Apparently William's wooing was sufficient, and the two are married. Hannah joins William in his Quaker colony disembarking in Philadelphia in December 1699, the twilight of the 17th Century. William had 2 children, still living, from his previous marriage William (born 1680) and Letitia (born 1678), and Hannah and William would have another 6 children. Hannah sailed to the Americas pregnant and gave birth to Jonathan a month after arriving.
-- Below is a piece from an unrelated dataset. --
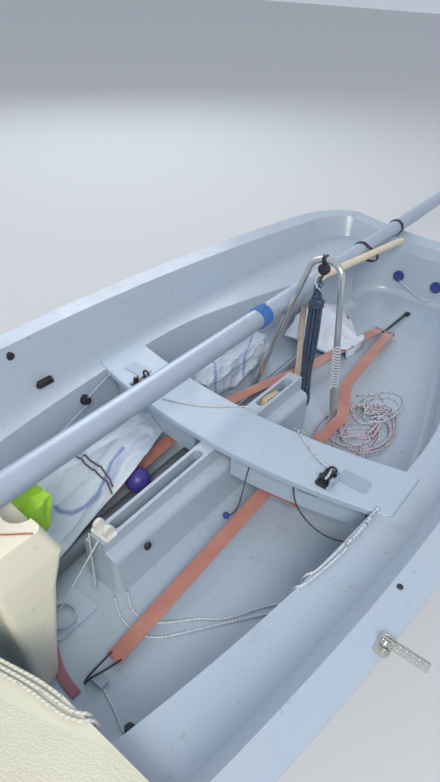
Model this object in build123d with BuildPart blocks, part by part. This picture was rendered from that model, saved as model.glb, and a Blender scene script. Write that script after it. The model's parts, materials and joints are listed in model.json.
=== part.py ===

William Penn's proprietorship of Pennsylvania was interrupted with frequent trips back to England, in total, he appears to have spent around 4 years in the colony. In 1701, William and Hannah return to England. While in England, either Penn himself or his deputies in the colony run up a debt, and Penn is placed in debtors prison. In 1712, William suffers a series of strokes, and Hannah steps in as proprietor for the colony and is in regular correspondence with James Logan in Pennsylvania. Hannah Penn straightens out Pennsylvania finances and acts as proprietor of the colony from 1712 "until her death in 1726 at age 55. Her expertise and skillful management of Indian relations, the boundary dispute between Pennsylvania and Maryland, and many other difficult colonial issues have earned her the respect of historians, some of whom refer to her as America’s first female governor."

Today, Hannah Penn is remembered as Pennsylvania's first female governor and her portrait has been hung in the state capitol.

At this point in our journey, the American colonies have made it to the 18th Century. Women played an important role in ensuring the colonies survived bearing the same hardships as the male counterparts while also facing injustice and baring children. Without dedicated, brave, and clever women like Hannah Penn, the American colonies might not have survived.